A simple way to handle this is with conditional commitments. For example: continue at the current burn rate unless pipeline coverage drops below 2.5x; if it does, defer planned Q3 hires.
At the quarterly reset, pause growth spend that does not show clear payback inside 18 months.
Resource allocation process checklist
Use this cadence to keep ownership and timing clear.
| Step | Key Inputs | Owner | Review Cadence | Output |
|---|---|---|---|---|
| Baseline Review | Fixed/Variable spend, Unit economics | CFO / Finance | Monthly | Current burn & runway multiple |
| Initiative Scoring | ROI models, Market urgency, Payback data | CEO / Dept. Heads | Quarterly | Prioritized initiative list |
| Budget Approval | Scored list, Cash constraints | CEO / Board | Quarterly | Funded initiatives & kill criteria |
| Monitoring | KPI tracking, Pipeline coverage | Ops / Finance | Monthly | Exceptions and triggers |
| Reallocation | Performance vs. forecast scenarios | CEO / CFO | Monthly / Quarterly | Reallocated capital or stop decision |
Step 4: Increase available resources through tax planning, financing, and better financial systems
Once you’ve set the allocation mix, the next move is simple: make the cash pool bigger. Step 4 does that by freeing up cash through tax savings, picking funding that fits your runway, and tightening up your financial systems.
Use R&D tax credits and tax planning to free up cash
If your startup spends money on product development or experimentation, check for tax credits like R&D credits and other tax planning moves that can free up cash. One of the easiest ways to do this well is to centralize bookkeeping and tax work, so eligible credits are found and claimed sooner.
That matters because any cash recovered here can go straight back into the priorities you set in the earlier steps.
Choose financing based on runway, risk, and flexibility
Funding shouldn’t be treated like one big pile of money. Match it to the payback window. Work with shorter payback can use tighter capital. Work that takes longer to pay back needs more runway and more room to breathe.
Use payback by function or channel so you’re not treating every dollar the same. Keep a reserve for surprises, and aim for 12 to 18 months of additional runway beyond your base-case projection.
Financing and spending mix: a side-by-side comparison
A simple way to keep spending in check is to use a fixed allocation model. One example is 50/30/20:
- 50% to core growth
- 30% to innovation or strategic bets
- 20% to contingency or optionality reserves
| Allocation bucket | Typical share | Use |
|---|---|---|
| Core growth | 50% | Ongoing growth work and execution |
| Strategic bets | 30% | Innovation and higher-upside initiatives |
| Contingency reserves | 20% | Flexibility for uncertainty and market shifts |
Track allocation by bucket, ROIC, and payback in one dashboard.

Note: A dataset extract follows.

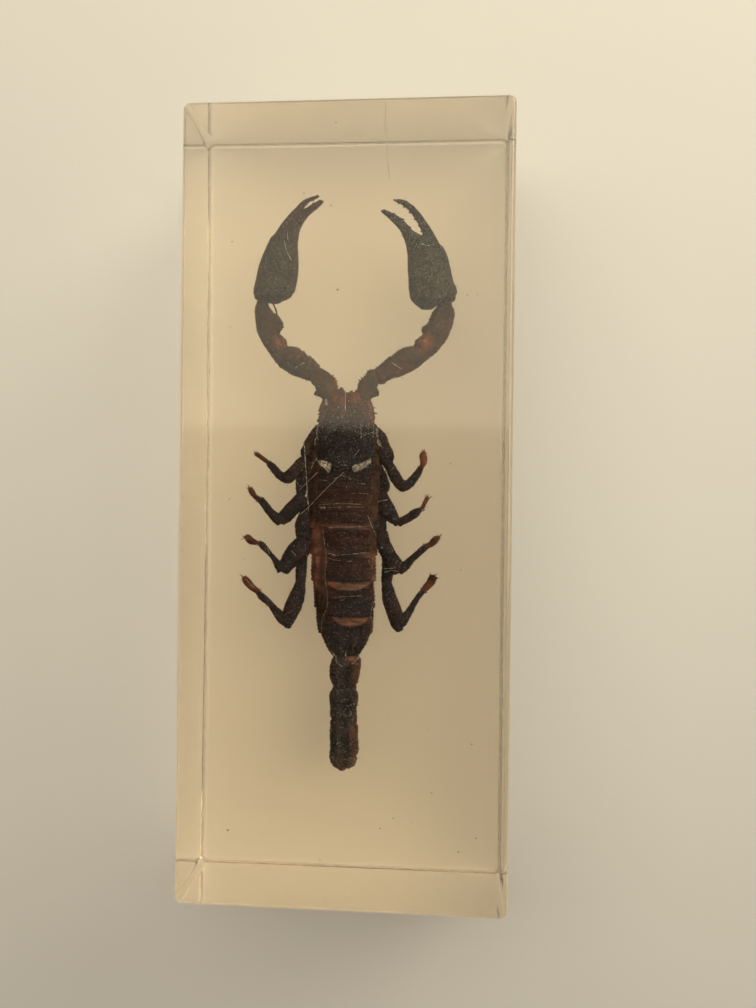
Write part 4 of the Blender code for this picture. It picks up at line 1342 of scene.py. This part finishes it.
# --- Air films -------------------------------------------------------------------------------
# Where the poured resin didn't wet the shell, films of air were left, which shine silver: fine broken lines
# along the plates' edges, slivers beside the head and the tail's root, and two flakes behind the head.

FILM_LINES = (  # for each line its half width, then x and y along it
    (0.08, -1.9, 3.6, -0.6, 4.1, 0.6, 3.6), (0.06, -4.0, 3.5, -2.8, 3.4), (0.05, 1.5, 3.0, 2.5, 3.0),
    (0.05, 1.7, 1.7, 3.0, 1.6), (0.06, -4.1, 0.0, 0.3, 0.2, 2.0, 0.1),
    (0.06, -2.6, -0.4, -1.0, -0.3, 2.4, -0.3), (0.3, -4.0, -0.2, -3.5, -0.4, -3.1, -0.3),
    (0.09, -2.8, -3.1, -2.3, -3.2, -1.5, -3.1, -0.4, -3.1, 2.0, -3.0), (0.04, -1.3, -3.9, -0.1, -3.9),
    (0.1, -2.6, -6.8, -1.9, -7.0, 0.4, -6.9, 2.9, -6.6), (0.07, -2.6, -7.4, -1.9, -7.7, -0.9, -7.8),
    (0.05, 0.0, -7.9, 0.8, -7.9), (0.05, -2.7, -5.5, -2.6, -5.9),
    (0.06, -3.4, -3.5, -2.9, -7.8, -3.0, -9.9, -2.8, -14.8, -3.3, -15.9, -3.5, -17.9),
    (0.06, -2.8, -12.8, -1.8, -13.0, -0.8, -12.9, 2.3, -12.7),
    (0.1, -0.9, -13.1, -0.5, -13.4, -0.1, -13.0), (0.05, 0.3, -14.3, 0.9, -14.3),
    (0.08, 3.1, -7.7, 4.0, -9.8, 3.8, -11.6, 4.0, -12.7, 3.5, -15.5, 3.7, -16.9, 3.4, -18.1),
    (0.22, -4.5, 9.7, -4.7, 9.2, -4.7, 8.6), (0.04, -2.5, 11.3, -2.4, 10.5),
    (0.4, 3.9, 10.9, 4.1, 9.6, 4.3, 8.9, 4.5, 8.4), (0.06, 3.6, 11.3, 3.6, 10.5, 3.5, 9.6),
    (0.04, 5.4, 5.0, 6.0, 2.7), (0.04, -6.0, -5.6, -5.9, -6.7, -5.8, -10.6),
    (0.45, -3.2, 14.9, -3.1, 14.4, -3.2, 14.0), (0.16, -1.7, -20.8, -1.4, -21.5, -1.2, -22.2, -0.4, -22.8),
    (0.13, 0.1, -20.7, 0.0, -21.9), (0.17, 1.9, -21.2, 1.6, -21.8, 0.9, -22.4),
    (0.04, -5.4, -4.6, -5.3, -5.5),
)
FLAKES = (  # x and y round each
    ((-4.5, 6.3), (-3.6, 6.3), (-2.7, 6.0), (-2.2, 5.7), (-2.4, 4.9), (-2.7, 4.5), (-3.2, 5.1),
     (-4.0, 5.6)),
    ((0.7, 5.5), (1.4, 5.7), (2.1, 5.9), (2.6, 6.2), (3.2, 6.5), (3.3, 6.0), (2.8, 5.5), (1.9, 5.0),
     (1.0, 4.6), (0.7, 5.0)),
)
FILM_FINENESS = 0.55
LINE_STEP = 0.16
FLAKE_STEPS = 8
FLAKE_RAGGED = 0.13
FLAKE_RINGS = (0.03, 0.3, 0.55, 0.78, 0.93, 1.0)
FLAKE_UNDER, FLAKE_OVER = 0.05, 0.12  # the heights of a flake's two faces above the shell
FILM_LIFT = 0.03
TOUCH = 0.17  # a point of the shell this near on the plan lies under a place

shell_points = [part for skin in (carapace, plates, soft, tail, legs, jaws) for part in skin.points]
shell_points = np.concatenate(shell_points)
shell_points = shell_points[shell_points[:, 2] > LEVEL - 1]


def shell_height(x, y):
    """The height of the shell's top under each place."""
    spots = np.stack((np.ravel(x), np.ravel(y)), axis=-1)
    tops = []
    for spot in spots:
        near = np.abs(shell_points[:, :2] - spot).max(axis=1) < TOUCH
        tops.append(shell_points[near, 2].max() if near.any() else LEVEL)
    return np.reshape(tops, np.shape(x))


def lots_along(count, *cell, salt):
    """Lots for each of count places in a row."""
    return draw_lots(np.array([(spot, *cell) for spot in range(count)]), salt)


def add_line(skin, line, half, height, number):
    """A fine broken line through x, y, x, y and so on, whose width and way waver.

    height gives its height at places."""
    line, _ = run([(x, y, 0.0) for x, y in zip(line[::2], line[1::2])], LINE_STEP)
    lots = lots_along(len(line), number, 9, salt=77)
    line[:, :2] += (lots[:, :2] - 0.5) * half
    width = half * np.where(lots[:, 3] < 0.25, 0.15, 0.35 + 0.9 * lots[:, 2])
    stations = [(x, y, z, wide, 0.02, 0.02) for (x, y, _), z, wide in zip(line, height(line), width)]
    skin.add_tube(stations, spacing=0.08, sides=6)


def on_shell(line):
    return shell_height(line[:, 0], line[:, 1]) + FILM_LIFT


def flake(outline, number):
    """Rings of points over both faces of a thin crumpled flake with a ragged rim."""
    corners = np.array(outline + outline[:1])
    steps = np.linspace(0, 1, FLAKE_STEPS, endpoint=False)[:, None]
    rim = np.concatenate([start + (stop - start) * steps for start, stop in zip(corners, corners[1:])])
    rim = rim + (lots_along(len(rim), number, 3, salt=78)[:, :2] - 0.5) * FLAKE_RAGGED
    middle = rim.mean(axis=0)
    rings = middle + (rim - middle) * np.array(FLAKE_RINGS)[:, None, None]
    height = shell_height(rings[..., 0], rings[..., 1])[..., None]
    crumple = 0.05 * lumps(np.concatenate((rings, height), axis=-1), (0.4, 0.4, 0.4), 79)[..., None]
    under, over = (np.concatenate((rings, height + crumple + lift), axis=-1)
                   for lift in (FLAKE_UNDER, FLAKE_OVER))
    return np.concatenate((under, over[::-1]))


films = Skin()
for number, (half, *line) in enumerate(FILM_LINES):
    add_line(films, line, half * FILM_FINENESS, on_shell, number)
for number, outline in enumerate(FLAKES):
    films.add_rings(flake(outline, number))
# Painted reflection: the silver shine of the trapped air is painted into this pale colour, brighter still
# over the left flake.
air_silver = Finish("air_silver", Specular_IOR_Level=0.3, Roughness=0.4)
breaks = air_silver.noise(4200, detail=3.0, roughness=0.7).past(0.4, 6.0)
glint = air_silver.mix(air_silver.noise(1800).past(0.3, 2.5), (0.26, 0.22, 0.18), (0.72, 0.67, 0.6))
glint = air_silver.mix(air_silver.near(-3.2, 5.4, 1.6), glint, (0.95, 0.88, 0.78))
air_silver.feed(Base_Color=air_silver.mix(breaks, (0.07, 0.055, 0.045), glint))
air_silver.bump(breaks, 0.02, 0.3)
films.piece("air_films", air_silver)

# --- Bristles --------------------------------------------------------------------------------
# Fine stiff hairs of brown chitin that grew out of the legs, arms, hands and tail. Most broke off short
# before the resin was poured.

BRISTLE_LENGTHS = (0.35, 0.9)
BRISTLE_RADIUS = 0.022
BRISTLED = ((legs, 220), (feet, 90), (arms, 130), (hands, 90), (tail, 60))

bristles = Skin()
for number, (skin, count) in enumerate(BRISTLED):
    roots, outward = np.concatenate(skin.roots), np.concatenate(skin.outward)
    for hair in range(count):
        lot = draw_lots(np.array((hair, number, 1)), 91)
        spot = int(lot[0] * (len(roots) - 1))
        aside = np.array((*(lot[1:3] - 0.5), (lot[3] - 0.5) * 0.6))
        way = unit(outward[spot] + 0.9 * aside)
        length = BRISTLE_LENGTHS[0] + (BRISTLE_LENGTHS[1] - BRISTLE_LENGTHS[0]) * lot[3] ** 2
        root = roots[spot] - outward[spot] * 0.05
        bend = aside * length * 0.15
        bristles.add_thorn(root, root + way * length, BRISTLE_RADIUS, bend=bend, sides=4, steps=4)


def bristle_colour(shell, tone):
    return shell.mix(tone, (0.05, 0.025, 0.014), (0.3, 0.19, 0.1))


bristles.piece("bristles", chitin_finish("bristle_chitin", bristle_colour, glint_colour=(0.5, 0.4, 0.28)))

# --- Marks in the resin ----------------------------------------------------------------------
# Wear and faults of the block's top face, just under the polish: fine pale scratches, a hair crack by the
# upper edge and small pits, with a few tiny bubbles deeper down.

MARK_DEPTH = 0.12
SCRATCHES = (  # for each scratch its half width, then x and y along it
    (0.05, -5.3, 8.4, -4.8, 2.0, -4.6, -0.8), (0.03, -5.9, 1.9, -3.4, 4.4),
    (0.03, -5.7, -1.3, -5.0, -0.7, -2.4, 2.0, 0.1, 4.4), (0.03, 2.3, 9.1, 4.2, 9.9),
    (0.03, 2.3, 10.8, 2.4, 9.0), (0.04, 0.2, 15.2, 0.2, 12.7), (0.04, -8.3, 35.4, -7.9, 33.9, -7.3, 32.8),
    (0.03, -7.9, 36.5, -7.8, 35.5), (0.04, 6.4, 19.0, 7.6, 18.2),
    (0.04, -6.6, 18.3, -6.1, 18.7, -5.3, 19.0), (0.04, 10.1, 34.8, 11.2, 34.5), (0.03, 4.6, 0.5, 6.1, 0.8),
    (0.03, 3.4, -1.4, 4.0, -2.9, 4.6, -4.1), (0.03, 5.6, -8.4, 7.1, -8.3),
    (0.03, 5.7, -8.9, 6.7, -8.6, 7.6, -8.8), (0.03, -10.2, -5.8, -9.8, -6.7),
    (0.03, -10.5, -5.8, -10.3, -6.3), (0.03, -13.1, -10.1, -11.9, -11.3), (0.03, -6.9, -6.1, -6.2, -6.9),
    (0.03, -3.4, 10.7, -3.6, 9.7, -3.4, 8.7), (0.04, -4.3, 4.9, -3.9, 5.7, -3.5, 6.3),
    (0.03, -6.3, 3.1, -5.7, 2.4), (0.03, 1.3, 6.3, 2.2, 7.5),
)
HAIR_CRACK = (5.0, 54.3, 5.2, 52.9, 5.1, 51.0, 5.4, 49.2, 5.4, 47.3, 5.8, 43.3)
PITS = (  # x, y and radius
    (-1.5, 51.2, 0.1), (-2.0, 40.1, 0.09), (-5.7, 41.8, 0.08), (-1.0, 28.8, 0.14), (18.2, -43.8, 0.08),
    (15.9, -45.7, 0.1), (18.3, -53.5, 0.08), (18.3, -54.0, 0.07), (7.2, -41.6, 0.08), (5.5, -43.0, 0.09),
    (-2.5, -47.6, 0.08), (-2.4, -53.2, 0.08), (12.3, -38.0, 0.08), (17.5, -31.4, 0.09),
    (-15.1, -44.1, 0.13), (-10.1, 30.6, 0.07),
)
SCRATCH_FINENESS = 0.75
CRACK_HALF_WIDTH = 0.03
DUST_SPECKS = 90
DUST_FIELD = (15, 66)  # how wide and how long the dusty part of the top face is
TINY_BUBBLES = 12
BUBBLE_FIELD = ((9, 10), (-48, 96), (6, 12))  # off the middle line, along and up: the least and the span

top = BLOCK_HIGH.z - MARK_DEPTH


def on_top(line):
    return np.full(len(line), top)


marks = Skin()
for number, (half, *line) in enumerate(SCRATCHES):
    add_line(marks, line, half * SCRATCH_FINENESS, on_top, 100 + number)
dark_marks = Skin()
add_line(dark_marks, HAIR_CRACK, CRACK_HALF_WIDTH, on_top, 99)
for x, y, radius in PITS:
    dark_marks.add_bead((x, y, top - 0.02), radius, stretch=(1.2, 1.0, 0.5), sides=8)
for speck in range(DUST_SPECKS):
    lot = draw_lots(np.array((speck, 4, 4)), 95)
    place = (BODY_X + (lot[0] - 0.5) * DUST_FIELD[0], 2 + (lot[1] - 0.5) * DUST_FIELD[1], top)
    marks.add_bead(place, 0.025 + 0.03 * lot[2], stretch=(1.0, 1.0 + lot[3], 0.5), sides=6)
pale_mark = Finish("pale_scratch", Specular_IOR_Level=0.2, Roughness=0.5)
mark_tone = pale_mark.noise(2500, detail=3.0).past(0.35, 3.0)
pale_mark.feed(Base_Color=pale_mark.mix(mark_tone, (0.4, 0.33, 0.25), (0.92, 0.86, 0.74)))
marks.piece("resin_scratches", pale_mark, slot="resin", stands_for=())
dull_mark = Finish("dull_pit", Specular_IOR_Level=0.2, Roughness=0.6)
dull_mark.feed(Base_Color=dull_mark.mix(dull_mark.noise(1800), (0.2, 0.15, 0.09), (0.42, 0.34, 0.23)))
dark_marks.piece("resin_pits", dull_mark, slot="resin", stands_for=())

bubbles = Skin()
for number in range(TINY_BUBBLES):
    lot = draw_lots(np.array((number, 2, 7)), 97)
    aside, along, height = (least + span * lot[draw] for (least, span), draw in zip(BUBBLE_FIELD, (3, 1, 2)))
    place = (np.sign(lot[0] - 0.5) * aside, along, height)
    bubbles.add_bead(place, 0.05 + 0.06 * lot[3], sides=12)
# The bubbles wear the air films' painted reflection.
bubbles.piece("bubbles", air_silver, slot="resin", stands_for=())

For new requests, use zero-based budgeting: each one has to prove its return.
With more cash available and faster reporting, the final step is to keep allocation rules simple and disciplined.
Conclusion: A simple framework for allocating resources without burning through runway
Long-term growth comes from disciplined spending, not just spending more.
Put the pieces together, and you get a simple rhythm for running the business. Start with a baseline. Separate day-to-day operations from growth bets. Tie spend to clear milestones. Then review allocations on a set schedule each month.
Add smart tax planning and strong financial systems, and your cash goes further. That gives you a process you can repeat, trust, and improve over time. A structured approach cuts waste and helps protect runway.
Lucid Financials keeps your books current, gives you real-time reporting, and supports tax and forecasting work so your allocation decisions stay accurate.
The aim is simple: build an allocation process you can rely on and update monthly. When you use it consistently, allocation stops being a reactive chore and starts becoming an advantage for growth.
FAQs
How much runway should a startup keep?
There’s no single right number, but one thing is clear: you need enough runway.
That matters because 29% of startups fail after running out of cash. And that’s why founders can’t rely on monthly profit and loss statements alone. A P&L can look fine on paper while your actual cash balance tells a very different story.
A better move is to use rolling 12–18 month forecasts and update them every month or quarter. That gives you a clearer view of burn rate and helps you spot problems before they turn into a cash crunch.
Lucid Financials makes this easier by giving you real-time visibility into runway and burn rate. It also includes scenario modeling, so you can see how hiring plans and spending choices may affect your cash position.
What if our LTV:CAC is below 3:1?
If your LTV:CAC is below 3:1, that usually points to a growth plan that isn’t working well. You may be spending too much to win customers and not getting enough value back. In plain English: you’re burning cash instead of building a stronger business.
In most cases, that’s a good moment to slow down aggressive acquisition spend until your unit economics improve.
Don’t rely on blended averages alone. They can hide problems. Look at the data by customer segment and acquisition channel so you can see where things are going off track.
Lucid Financials can help you track these metrics in real time, which makes it easier to shift resources with confidence.
How do we set kill criteria for new spend?
Set kill criteria before funding starts. Define clear, measurable outcomes tied to growth milestones and financial triggers. Then review each initiative against four things: revenue impact, margin potential, strategic urgency, and past performance.
If an initiative misses its benchmarks, or runway drops below four quarters, pause growth spend unless there’s hard evidence it can pay back in the short term. Use zero-based budgeting principles so every dollar has a job and supports current priorities.